▶ **WHAT IS EXPECTED**:
Output only the lines running from the line bearing "for name, shape" through the line bearing "if empty is", character for character.

▶ **RECORDED INFORMATION**:
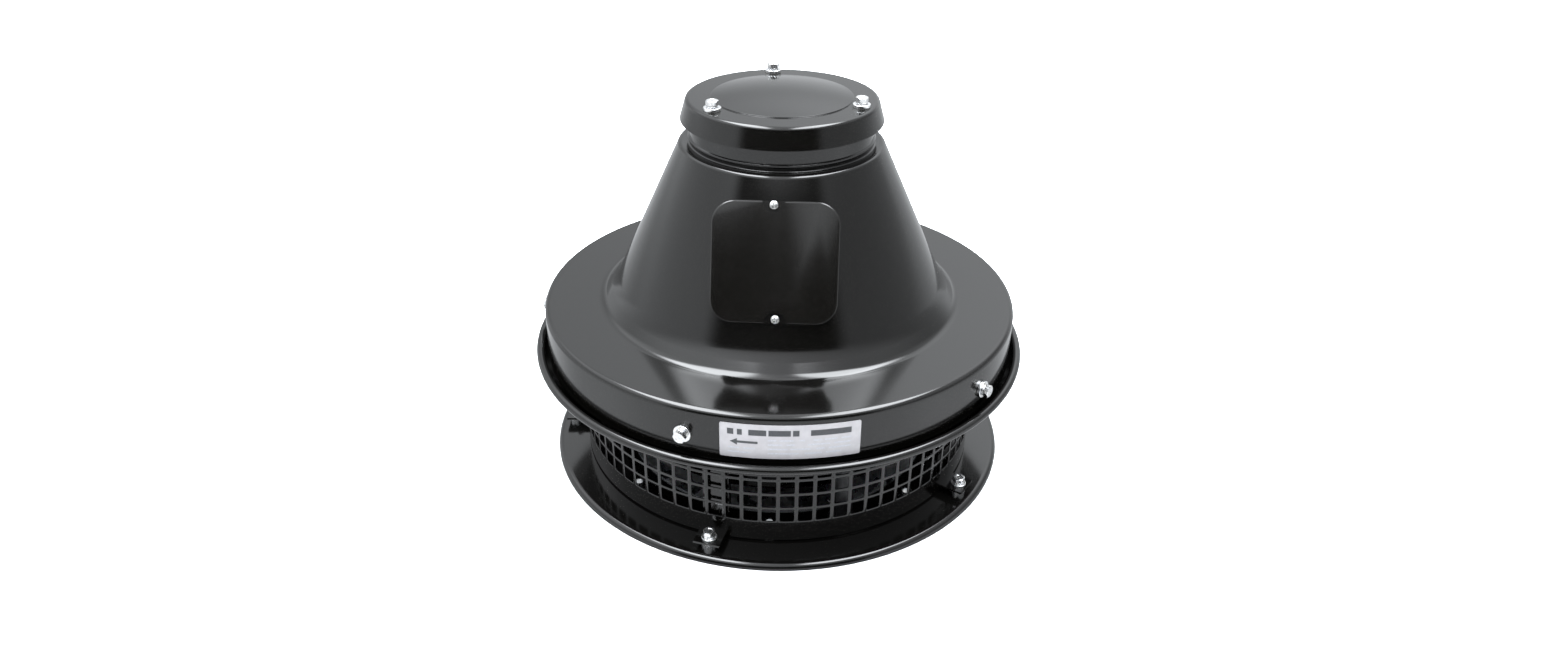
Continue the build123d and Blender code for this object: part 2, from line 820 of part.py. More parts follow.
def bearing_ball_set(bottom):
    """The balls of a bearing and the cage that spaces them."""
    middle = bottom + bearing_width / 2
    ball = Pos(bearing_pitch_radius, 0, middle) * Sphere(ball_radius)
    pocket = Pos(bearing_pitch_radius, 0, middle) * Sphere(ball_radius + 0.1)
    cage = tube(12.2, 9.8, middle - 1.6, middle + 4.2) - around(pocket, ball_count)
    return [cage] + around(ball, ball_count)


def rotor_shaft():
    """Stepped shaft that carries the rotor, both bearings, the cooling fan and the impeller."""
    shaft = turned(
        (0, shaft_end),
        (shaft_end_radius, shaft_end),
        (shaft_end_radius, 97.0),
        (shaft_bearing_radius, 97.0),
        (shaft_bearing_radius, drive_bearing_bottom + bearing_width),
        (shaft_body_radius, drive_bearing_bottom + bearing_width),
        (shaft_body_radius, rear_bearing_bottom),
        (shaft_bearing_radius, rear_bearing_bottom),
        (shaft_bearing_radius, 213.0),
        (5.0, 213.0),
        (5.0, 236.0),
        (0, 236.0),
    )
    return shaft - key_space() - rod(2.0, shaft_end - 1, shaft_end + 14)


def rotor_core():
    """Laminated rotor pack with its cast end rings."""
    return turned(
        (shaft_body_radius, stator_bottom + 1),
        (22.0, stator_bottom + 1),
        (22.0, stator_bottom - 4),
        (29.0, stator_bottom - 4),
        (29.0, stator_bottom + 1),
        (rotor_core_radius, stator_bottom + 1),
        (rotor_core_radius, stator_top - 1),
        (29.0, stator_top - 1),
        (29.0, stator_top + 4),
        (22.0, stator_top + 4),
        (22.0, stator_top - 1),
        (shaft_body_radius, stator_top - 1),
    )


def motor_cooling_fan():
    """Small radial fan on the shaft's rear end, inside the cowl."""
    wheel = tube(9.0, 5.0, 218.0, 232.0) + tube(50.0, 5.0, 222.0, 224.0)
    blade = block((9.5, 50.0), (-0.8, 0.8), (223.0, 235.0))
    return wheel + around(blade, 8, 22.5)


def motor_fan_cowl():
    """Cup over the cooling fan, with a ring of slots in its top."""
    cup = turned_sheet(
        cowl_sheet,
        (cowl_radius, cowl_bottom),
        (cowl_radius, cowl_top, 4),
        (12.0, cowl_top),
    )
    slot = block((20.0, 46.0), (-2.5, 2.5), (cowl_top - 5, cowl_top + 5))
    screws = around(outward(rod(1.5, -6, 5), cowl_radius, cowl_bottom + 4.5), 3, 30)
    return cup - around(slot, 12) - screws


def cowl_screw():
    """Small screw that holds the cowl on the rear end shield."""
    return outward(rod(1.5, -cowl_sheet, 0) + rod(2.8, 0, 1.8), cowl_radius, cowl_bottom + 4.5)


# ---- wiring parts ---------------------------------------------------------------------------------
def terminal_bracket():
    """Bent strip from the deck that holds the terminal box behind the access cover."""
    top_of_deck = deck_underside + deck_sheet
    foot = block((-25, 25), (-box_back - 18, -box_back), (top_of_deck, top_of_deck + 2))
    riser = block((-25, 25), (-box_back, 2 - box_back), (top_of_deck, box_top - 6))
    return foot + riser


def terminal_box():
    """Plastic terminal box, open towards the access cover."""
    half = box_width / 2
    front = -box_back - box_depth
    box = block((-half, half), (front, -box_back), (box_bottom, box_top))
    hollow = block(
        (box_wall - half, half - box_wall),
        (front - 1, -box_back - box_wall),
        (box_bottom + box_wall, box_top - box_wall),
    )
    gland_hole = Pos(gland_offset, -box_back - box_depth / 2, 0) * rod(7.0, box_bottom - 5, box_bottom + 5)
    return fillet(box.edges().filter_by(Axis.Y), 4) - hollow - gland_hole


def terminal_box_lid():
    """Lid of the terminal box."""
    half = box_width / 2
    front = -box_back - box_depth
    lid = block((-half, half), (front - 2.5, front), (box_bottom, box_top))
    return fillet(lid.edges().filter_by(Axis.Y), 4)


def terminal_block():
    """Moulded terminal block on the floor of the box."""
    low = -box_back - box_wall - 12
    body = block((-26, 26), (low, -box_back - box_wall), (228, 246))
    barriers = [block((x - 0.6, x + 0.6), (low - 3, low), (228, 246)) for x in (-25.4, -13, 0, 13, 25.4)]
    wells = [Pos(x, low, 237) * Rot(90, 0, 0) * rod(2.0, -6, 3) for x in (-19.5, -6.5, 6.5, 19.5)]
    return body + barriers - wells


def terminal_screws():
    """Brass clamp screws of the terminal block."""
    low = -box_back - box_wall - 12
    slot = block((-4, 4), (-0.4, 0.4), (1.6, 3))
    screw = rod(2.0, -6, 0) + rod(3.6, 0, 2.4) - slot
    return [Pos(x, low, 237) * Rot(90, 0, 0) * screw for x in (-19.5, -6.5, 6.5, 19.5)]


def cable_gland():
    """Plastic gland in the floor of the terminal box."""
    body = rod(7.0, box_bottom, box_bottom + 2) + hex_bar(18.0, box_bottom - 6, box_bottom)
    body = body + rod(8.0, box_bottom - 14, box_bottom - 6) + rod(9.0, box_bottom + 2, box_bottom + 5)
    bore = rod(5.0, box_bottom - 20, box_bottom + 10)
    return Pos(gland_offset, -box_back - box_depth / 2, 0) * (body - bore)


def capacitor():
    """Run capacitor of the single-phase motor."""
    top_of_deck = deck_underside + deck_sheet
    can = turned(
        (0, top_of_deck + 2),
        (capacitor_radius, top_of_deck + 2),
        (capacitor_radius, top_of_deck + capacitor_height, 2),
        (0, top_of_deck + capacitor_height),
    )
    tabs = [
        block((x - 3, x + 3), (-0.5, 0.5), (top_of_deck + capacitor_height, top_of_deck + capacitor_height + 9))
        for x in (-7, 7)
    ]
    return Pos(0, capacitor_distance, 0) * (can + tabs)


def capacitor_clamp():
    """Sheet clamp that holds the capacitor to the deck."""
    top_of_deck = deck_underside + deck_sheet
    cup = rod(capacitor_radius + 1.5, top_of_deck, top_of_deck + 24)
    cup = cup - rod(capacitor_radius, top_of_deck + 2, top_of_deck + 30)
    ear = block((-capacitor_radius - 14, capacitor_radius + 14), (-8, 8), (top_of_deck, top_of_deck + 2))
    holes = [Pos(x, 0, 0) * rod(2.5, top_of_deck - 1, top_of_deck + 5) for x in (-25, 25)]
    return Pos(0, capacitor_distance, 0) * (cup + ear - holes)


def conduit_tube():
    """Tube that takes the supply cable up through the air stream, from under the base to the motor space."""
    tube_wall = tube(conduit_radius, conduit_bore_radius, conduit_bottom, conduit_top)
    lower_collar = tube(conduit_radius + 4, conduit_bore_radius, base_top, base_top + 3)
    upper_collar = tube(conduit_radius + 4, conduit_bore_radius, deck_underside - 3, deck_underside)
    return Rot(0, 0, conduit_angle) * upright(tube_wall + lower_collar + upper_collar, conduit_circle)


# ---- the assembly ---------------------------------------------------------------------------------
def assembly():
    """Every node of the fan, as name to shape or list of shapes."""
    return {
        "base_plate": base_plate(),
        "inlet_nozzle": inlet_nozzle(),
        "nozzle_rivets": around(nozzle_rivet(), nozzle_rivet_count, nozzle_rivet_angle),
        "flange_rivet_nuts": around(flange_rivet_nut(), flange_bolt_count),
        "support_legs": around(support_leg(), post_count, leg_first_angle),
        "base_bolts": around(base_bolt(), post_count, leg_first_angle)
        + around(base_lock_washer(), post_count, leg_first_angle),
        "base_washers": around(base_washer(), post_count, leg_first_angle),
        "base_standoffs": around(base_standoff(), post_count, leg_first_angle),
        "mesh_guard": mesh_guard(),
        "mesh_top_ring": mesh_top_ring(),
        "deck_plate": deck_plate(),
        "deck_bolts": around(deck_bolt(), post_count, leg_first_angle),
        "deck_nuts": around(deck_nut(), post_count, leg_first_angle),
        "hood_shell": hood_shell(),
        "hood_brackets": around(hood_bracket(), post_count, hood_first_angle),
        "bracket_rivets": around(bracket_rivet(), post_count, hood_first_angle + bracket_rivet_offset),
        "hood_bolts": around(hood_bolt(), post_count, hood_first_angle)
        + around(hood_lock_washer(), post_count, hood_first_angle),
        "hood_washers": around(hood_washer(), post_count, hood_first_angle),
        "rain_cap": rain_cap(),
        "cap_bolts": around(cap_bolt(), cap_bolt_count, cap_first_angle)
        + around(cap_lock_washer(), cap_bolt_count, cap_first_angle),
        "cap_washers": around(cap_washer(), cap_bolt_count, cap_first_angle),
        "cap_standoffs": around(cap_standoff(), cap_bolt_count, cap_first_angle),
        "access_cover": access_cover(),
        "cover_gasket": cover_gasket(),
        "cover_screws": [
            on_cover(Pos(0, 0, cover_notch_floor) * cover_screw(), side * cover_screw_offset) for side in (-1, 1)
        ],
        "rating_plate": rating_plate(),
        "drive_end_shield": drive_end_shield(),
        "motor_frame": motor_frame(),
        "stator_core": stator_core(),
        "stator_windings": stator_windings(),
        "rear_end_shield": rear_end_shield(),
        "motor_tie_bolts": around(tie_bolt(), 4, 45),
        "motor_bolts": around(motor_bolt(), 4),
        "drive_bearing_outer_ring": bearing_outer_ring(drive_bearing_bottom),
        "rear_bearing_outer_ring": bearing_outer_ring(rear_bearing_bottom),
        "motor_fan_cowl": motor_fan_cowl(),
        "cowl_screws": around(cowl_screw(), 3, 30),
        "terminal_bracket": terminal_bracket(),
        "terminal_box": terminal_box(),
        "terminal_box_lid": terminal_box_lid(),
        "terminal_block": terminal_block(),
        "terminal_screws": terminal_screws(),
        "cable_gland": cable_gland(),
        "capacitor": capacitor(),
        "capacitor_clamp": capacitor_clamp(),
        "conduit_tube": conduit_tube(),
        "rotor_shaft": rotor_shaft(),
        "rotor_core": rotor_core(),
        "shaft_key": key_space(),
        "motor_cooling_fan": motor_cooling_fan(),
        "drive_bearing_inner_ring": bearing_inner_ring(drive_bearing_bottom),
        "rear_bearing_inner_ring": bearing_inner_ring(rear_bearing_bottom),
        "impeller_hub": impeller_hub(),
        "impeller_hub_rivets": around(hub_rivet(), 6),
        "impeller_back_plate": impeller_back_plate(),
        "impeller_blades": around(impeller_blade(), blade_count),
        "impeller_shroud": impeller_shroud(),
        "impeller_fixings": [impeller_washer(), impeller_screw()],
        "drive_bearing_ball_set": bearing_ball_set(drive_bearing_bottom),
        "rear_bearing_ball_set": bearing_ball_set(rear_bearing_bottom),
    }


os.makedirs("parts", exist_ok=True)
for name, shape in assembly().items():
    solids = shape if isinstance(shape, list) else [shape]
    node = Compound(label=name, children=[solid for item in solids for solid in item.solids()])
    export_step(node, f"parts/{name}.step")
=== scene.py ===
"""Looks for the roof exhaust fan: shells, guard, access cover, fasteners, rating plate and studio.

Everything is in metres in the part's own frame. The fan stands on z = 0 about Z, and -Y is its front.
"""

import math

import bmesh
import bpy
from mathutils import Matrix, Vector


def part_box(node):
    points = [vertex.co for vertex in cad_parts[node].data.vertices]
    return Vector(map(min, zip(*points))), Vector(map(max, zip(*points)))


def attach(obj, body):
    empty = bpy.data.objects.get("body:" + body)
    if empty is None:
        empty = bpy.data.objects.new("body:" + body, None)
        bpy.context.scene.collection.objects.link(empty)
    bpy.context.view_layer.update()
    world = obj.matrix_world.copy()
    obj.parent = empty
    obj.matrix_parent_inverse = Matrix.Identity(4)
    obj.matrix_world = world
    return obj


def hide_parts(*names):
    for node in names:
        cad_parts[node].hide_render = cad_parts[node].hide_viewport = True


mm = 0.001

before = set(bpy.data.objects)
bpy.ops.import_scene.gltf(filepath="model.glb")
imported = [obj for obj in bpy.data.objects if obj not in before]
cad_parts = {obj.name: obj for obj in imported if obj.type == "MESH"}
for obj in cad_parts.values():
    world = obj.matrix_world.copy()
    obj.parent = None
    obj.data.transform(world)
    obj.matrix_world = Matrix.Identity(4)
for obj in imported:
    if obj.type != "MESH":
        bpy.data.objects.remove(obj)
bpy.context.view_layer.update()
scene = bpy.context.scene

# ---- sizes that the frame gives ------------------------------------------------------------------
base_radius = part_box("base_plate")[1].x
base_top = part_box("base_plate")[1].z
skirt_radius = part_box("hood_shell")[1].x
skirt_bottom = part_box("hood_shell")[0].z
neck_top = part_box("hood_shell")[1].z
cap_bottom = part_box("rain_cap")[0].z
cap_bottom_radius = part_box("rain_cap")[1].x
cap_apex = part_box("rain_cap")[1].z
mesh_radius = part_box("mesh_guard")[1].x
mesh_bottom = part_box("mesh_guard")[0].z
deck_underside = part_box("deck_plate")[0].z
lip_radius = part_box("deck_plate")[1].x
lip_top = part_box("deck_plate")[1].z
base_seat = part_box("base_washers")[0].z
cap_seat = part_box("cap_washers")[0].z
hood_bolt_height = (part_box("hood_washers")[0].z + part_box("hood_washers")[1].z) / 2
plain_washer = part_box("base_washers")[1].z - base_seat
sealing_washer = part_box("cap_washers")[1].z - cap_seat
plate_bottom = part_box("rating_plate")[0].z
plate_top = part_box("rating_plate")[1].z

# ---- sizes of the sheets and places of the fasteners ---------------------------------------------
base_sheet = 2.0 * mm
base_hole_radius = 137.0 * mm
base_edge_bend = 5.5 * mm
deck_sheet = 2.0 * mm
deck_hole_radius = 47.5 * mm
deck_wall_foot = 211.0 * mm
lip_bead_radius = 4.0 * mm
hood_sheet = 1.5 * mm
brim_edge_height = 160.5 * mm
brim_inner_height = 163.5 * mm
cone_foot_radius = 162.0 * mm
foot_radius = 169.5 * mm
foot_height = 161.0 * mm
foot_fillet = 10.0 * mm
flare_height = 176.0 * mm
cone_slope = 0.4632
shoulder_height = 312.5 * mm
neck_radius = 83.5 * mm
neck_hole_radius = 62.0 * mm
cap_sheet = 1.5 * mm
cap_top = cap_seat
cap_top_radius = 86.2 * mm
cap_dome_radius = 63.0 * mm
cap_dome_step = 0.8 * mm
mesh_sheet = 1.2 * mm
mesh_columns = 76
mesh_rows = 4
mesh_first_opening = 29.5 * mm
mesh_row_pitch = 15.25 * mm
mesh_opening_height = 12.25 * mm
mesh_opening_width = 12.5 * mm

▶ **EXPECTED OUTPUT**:
for name, shape in assembly().items():
    solids = shape if isinstance(shape, list) else [shape]
    node = Compound(label=name, children=[solid for item in solids for solid in item.solids()])
    export_step(node, f"parts/{name}.step")
=== scene.py ===
"""Looks for the roof exhaust fan: shells, guard, access cover, fasteners, rating plate and studio.

Everything is in metres in the part's own frame. The fan stands on z = 0 about Z, and -Y is its front.
"""

import math

import bmesh
import bpy
from mathutils import Matrix, Vector


def part_box(node):
    points = [vertex.co for vertex in cad_parts[node].data.vertices]
    return Vector(map(min, zip(*points))), Vector(map(max, zip(*points)))


def attach(obj, body):
    empty = bpy.data.objects.get("body:" + body)
    if empty is None:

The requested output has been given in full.